Glad to know I'm not the only one.

What are your plans for the driver?

Karl

Reply to
karltownsend.NOT

Since you folks are interested in them and might have an idea, What would an Allyn Sea Fury Outboard be worth? I have one that is missing a few pieces (prop driver disc, the toothed spring strip for directional control and one of the clamping screws. Also have a Cox .074 and a .049 as well as an odd car motor with a 4 screw case and large gear flywheel with fan.

The Sea Fury runs, so does the .074. The other two are probably parts motors.

Reply to
Steve W.

Just a thought... while parts may be difficult to find, they aren't impossible. I haven't looked recently, they show up on eBay once in a while, as does everything else.
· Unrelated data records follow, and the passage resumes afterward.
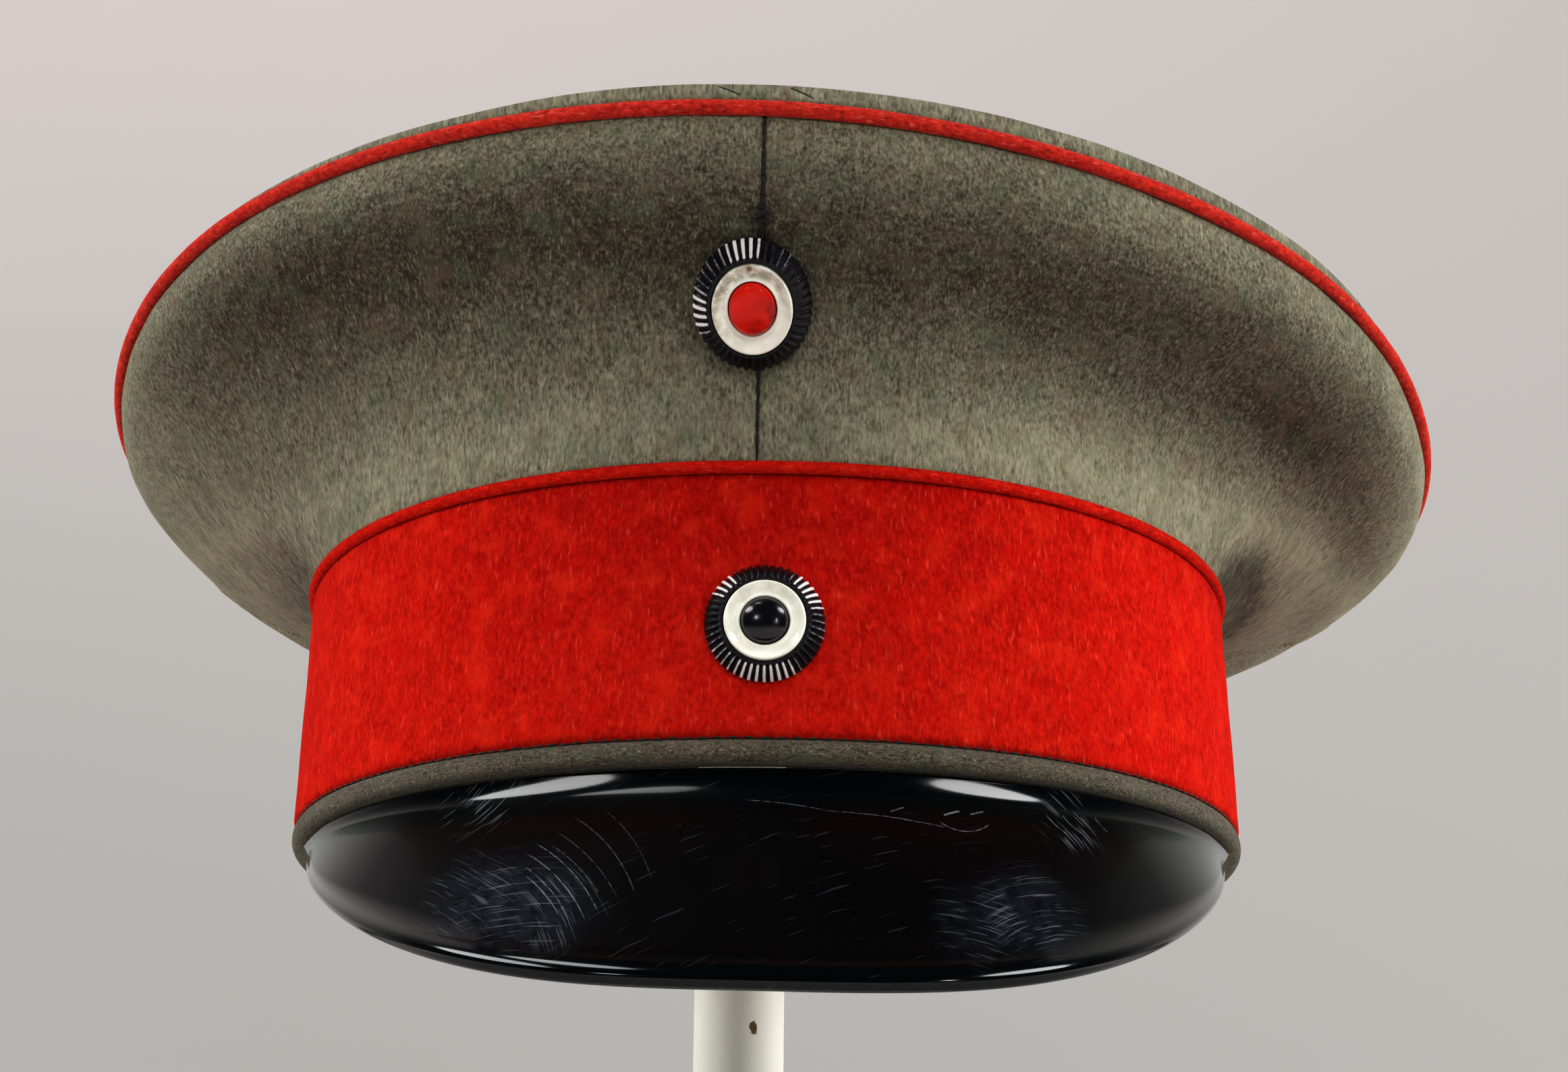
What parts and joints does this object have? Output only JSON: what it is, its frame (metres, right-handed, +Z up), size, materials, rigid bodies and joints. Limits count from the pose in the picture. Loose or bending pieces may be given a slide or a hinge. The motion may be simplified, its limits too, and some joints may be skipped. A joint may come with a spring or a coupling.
{
  "type": "visor cap on a stand",
  "caption": "Field-grey cloth visor cap with a red band, red piping, glossy black visor and two ringed cockades, held up by a plain white stand.",
  "frame": {"origin": "centre of the flat underside of the stand's base, on the post's axis", "axes": "+Z up along the post, -Y towards the cap's front, +X to the right of someone who looks at its front"},
  "size_m": [0.257, 0.2612, 0.3442],
  "materials": {
    "grey_wool": "milled field-grey wool with a short nap",
    "red_wool": "felted red wool",
    "red_piping": "red wool over a cord",
    "black_lacquer": "glossy black lacquer, finely scratched",
    "black_enamel": "worn black paint",
    "white_enamel": "aged white paint",
    "red_enamel": "aged red paint",
    "pin_steel": "dull plated steel",
    "stand_white": "off-white paint over turned wood"
  },
  "bodies": {
    "root": {"crown_left_back": "grey_wool", "crown_left_front": "grey_wool", "crown_right_front": "grey_wool", "crown_right_back": "grey_wool", "crown_top": "grey_wool", "crown_piping": "red_piping", "band_piping": "red_piping", "band": "red_wool", "band_body": "grey_wool", "visor": "black_lacquer", "upper_cockade_rim": "black_enamel", "upper_cockade_ring": "white_enamel", "upper_cockade_boss": "red_enamel", "upper_cockade_pin": "pin_steel", "lower_cockade_rim": "black_enamel", "lower_cockade_ring": "white_enamel", "lower_cockade_boss": "black_enamel", "lower_cockade_pin": "pin_steel", "stand_base": "stand_white", "stand_post": "stand_white", "stand_head": "stand_white"}
  },
  "joints": []
}
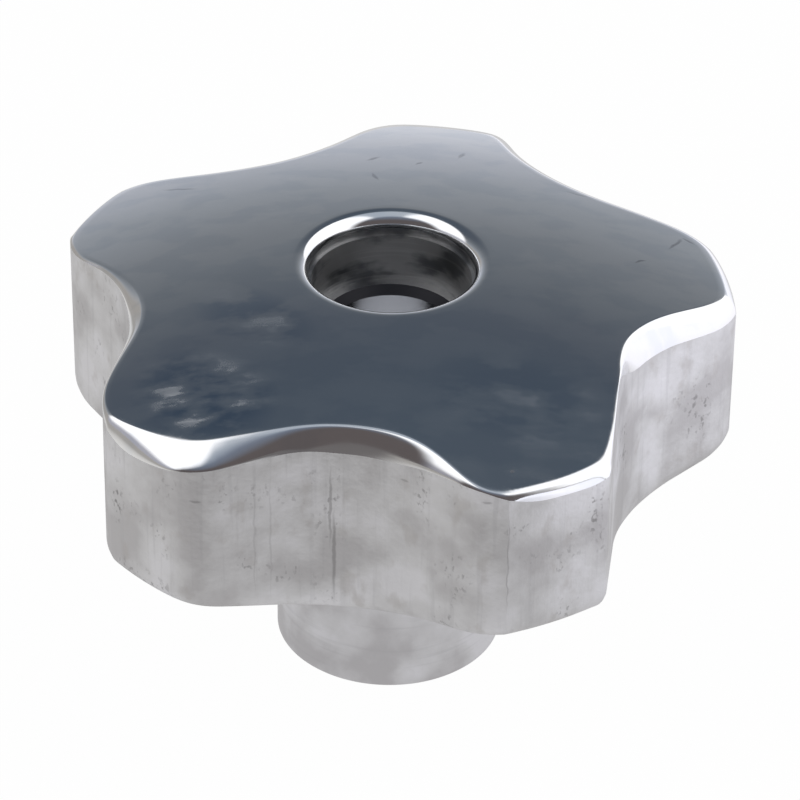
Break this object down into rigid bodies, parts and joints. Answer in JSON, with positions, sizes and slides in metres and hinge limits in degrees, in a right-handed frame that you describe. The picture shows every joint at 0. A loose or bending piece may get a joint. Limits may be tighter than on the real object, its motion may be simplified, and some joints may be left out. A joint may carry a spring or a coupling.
{
  "type": "star knob",
  "caption": "Star knob cast in one piece, with broad rounded lobes, a crowned polished top, a plain round hub below and a stepped bore right through.",
  "frame": {"origin": "on the bore axis, in the plane of the hub's end face", "axes": "+Z along the bore axis from the hub towards the crown, +X through the middle of one lobe"},
  "size_m": [0.0946, 0.0986, 0.0645],
  "materials": {
    "cast_aluminium": "mirror-polished crown and bore rim, satin cast walls with turned lobe ends and hub, turned bore"
  },
  "bodies": {
    "root": {"knob_body": "cast_aluminium"}
  },
  "joints": []
}
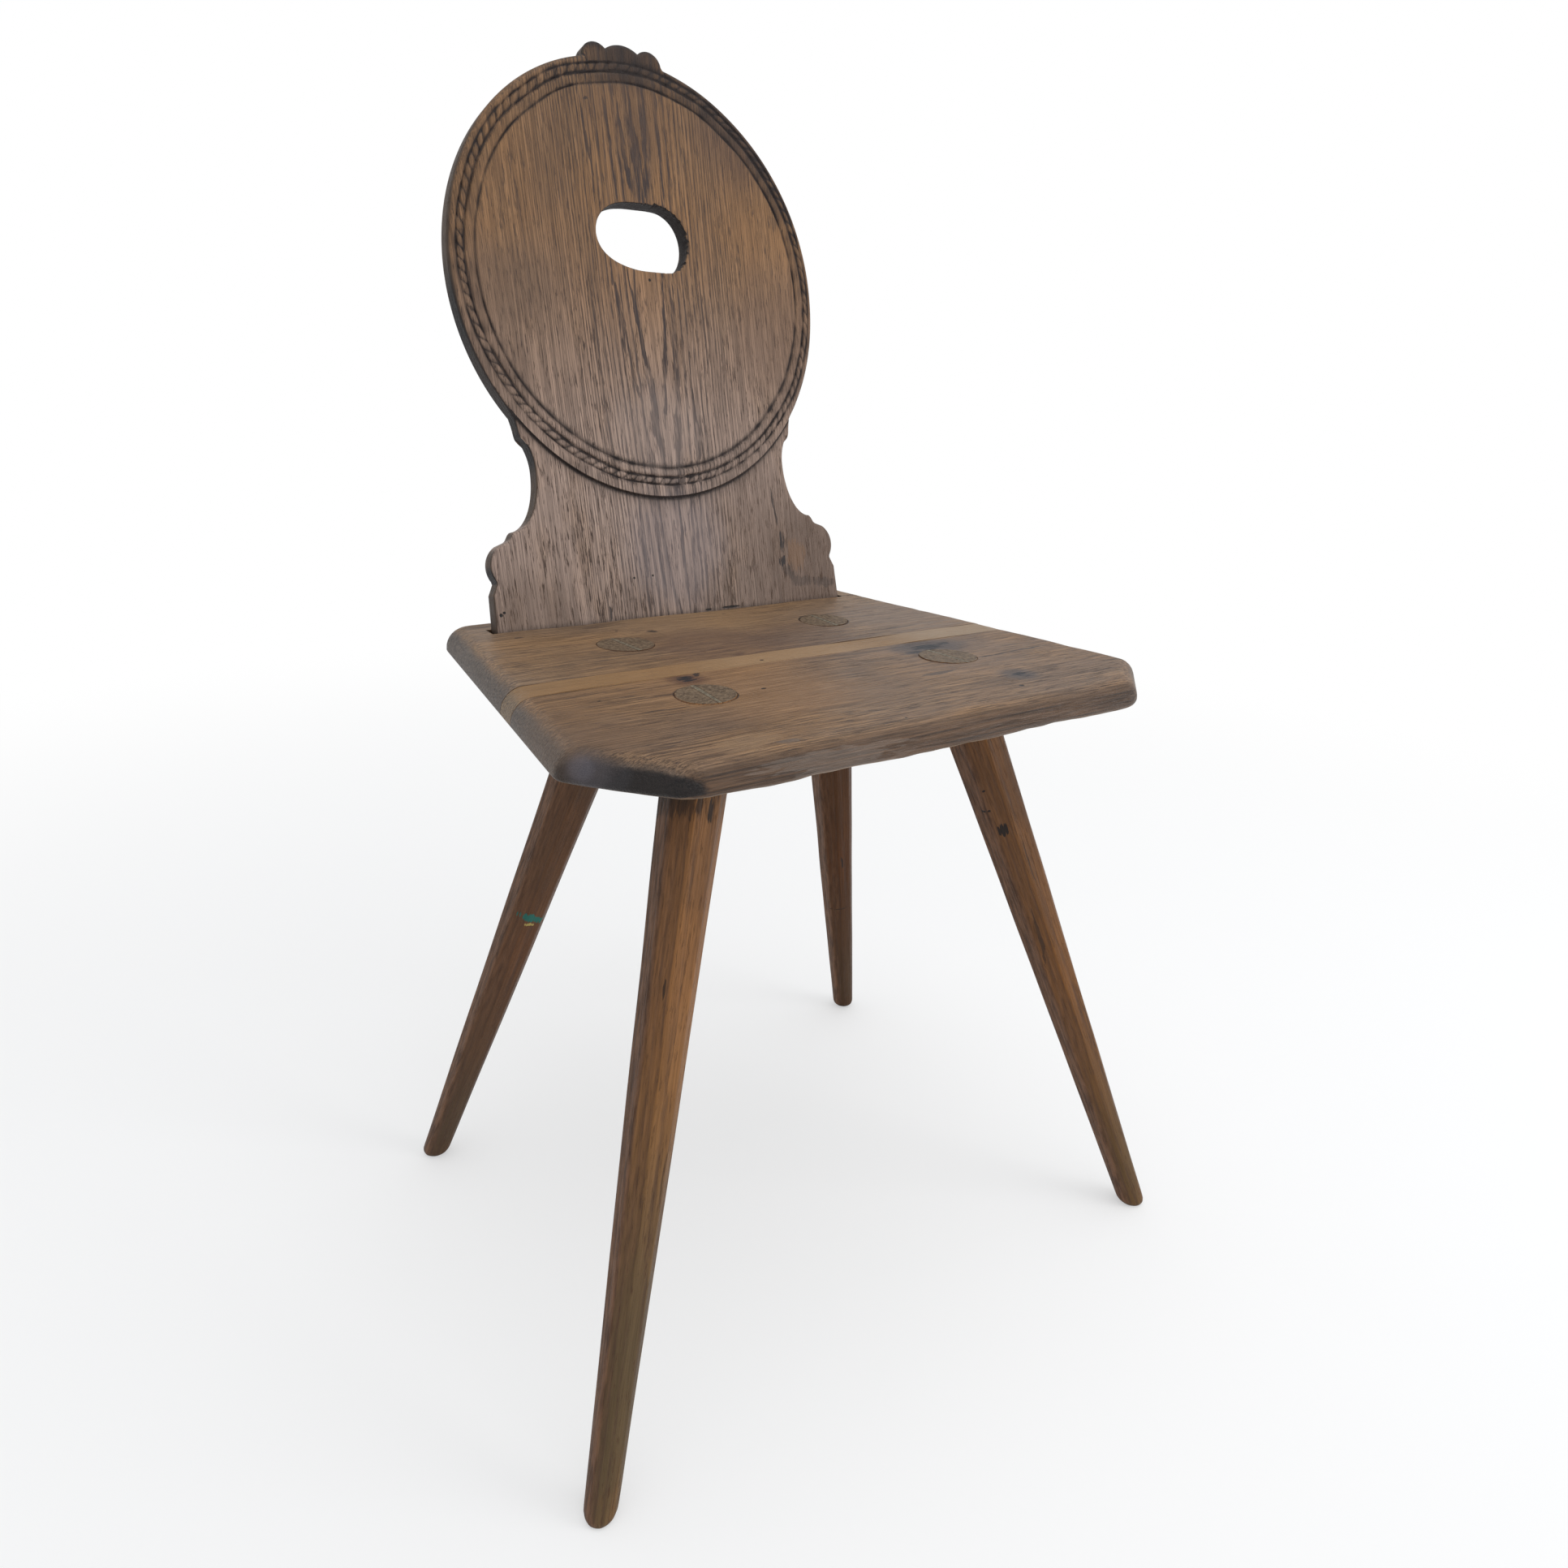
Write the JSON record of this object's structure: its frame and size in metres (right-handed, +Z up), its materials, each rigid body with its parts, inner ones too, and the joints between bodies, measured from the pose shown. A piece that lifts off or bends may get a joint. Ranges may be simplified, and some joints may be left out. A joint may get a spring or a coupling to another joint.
{
  "type": "plank chair",
  "caption": "Carved wooden plank chair: leaning board back with a carved oval and hand hole, solid seat of edge-joined boards, and splayed tapered legs wedged through the seat.",
  "frame": {"origin": "on the floor, below the middle of the whole chair's box", "axes": "+Z up; the chair faces -Y, so the back leans towards +Y; +X is the right side as the chair is seen from the front"},
  "size_m": [0.5032, 0.4393, 0.8438],
  "materials": {
    "back_timber": "waxed, worn, open grain",
    "seat_timber": "waxed, worn, open grain",
    "strip_timber": "waxed, paler board",
    "leg_timber": "waxed, shaved facets",
    "wedge_timber": "end grain, worn flush",
    "under_timber": "unfinished, dull"
  },
  "bodies": {
    "root": {"backrest": "back_timber", "seat_rear_board": "seat_timber", "seat_strip": "strip_timber", "seat_front_board": "seat_timber", "leg_front_left": "leg_timber", "leg_front_right": "leg_timber", "leg_rear_left": "leg_timber", "leg_rear_right": "leg_timber", "wedge_front_left": "wedge_timber", "wedge_front_right": "wedge_timber", "wedge_rear_left": "wedge_timber", "wedge_rear_right": "wedge_timber", "batten_left": "under_timber", "batten_right": "under_timber", "back_key_left": "under_timber", "back_key_right": "under_timber"}
  },
  "joints": []
}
I'd try setting up a bunch of 'saved searches' in/on your 'my ebay' page... there by letting it notify you whenever anything of interest is listed.

I well remember those TD's... they really scream! Seems I remember reading that cox hand selected part combinations for each individual engine build-up... IIRC, the piston/cylinder selection was aided by an air leakage test of some sort; similar to a differential compression test I suppose.

Anyway, Good Luck!

Erik

Reply to
Erik

I'm not up on prices, other than if the Sea Fury were complete it would probably be worth $20 to $50 just for what it does, not as a Valuable Antique. Whether it's worth $5 or $500 as a Valuable Antique -- I dunno.

I'd look on eBay, and be sensitive to the subtleties that make these things collector's items. Or, I'd give them to a friend that cared.

Reply to
Tim Wescott

The primary goal of this exercise is to learn to build engines without doing the whole damn thing all at once. This ambition took a severe blow with the discovery of the bent crankshaft -- but hey, I'm learning more.

If I just wanted a working TD 09, I could buy one complete on the Bay.

Reply to
Tim Wescott

Conical on the outside, out to about 5/8" at the prop. Conical on the inside, to match the crankshaft. A circle of spotted holes in lieu of knurling, because Santa has adamantly refused to bring me machine tools for Christmas.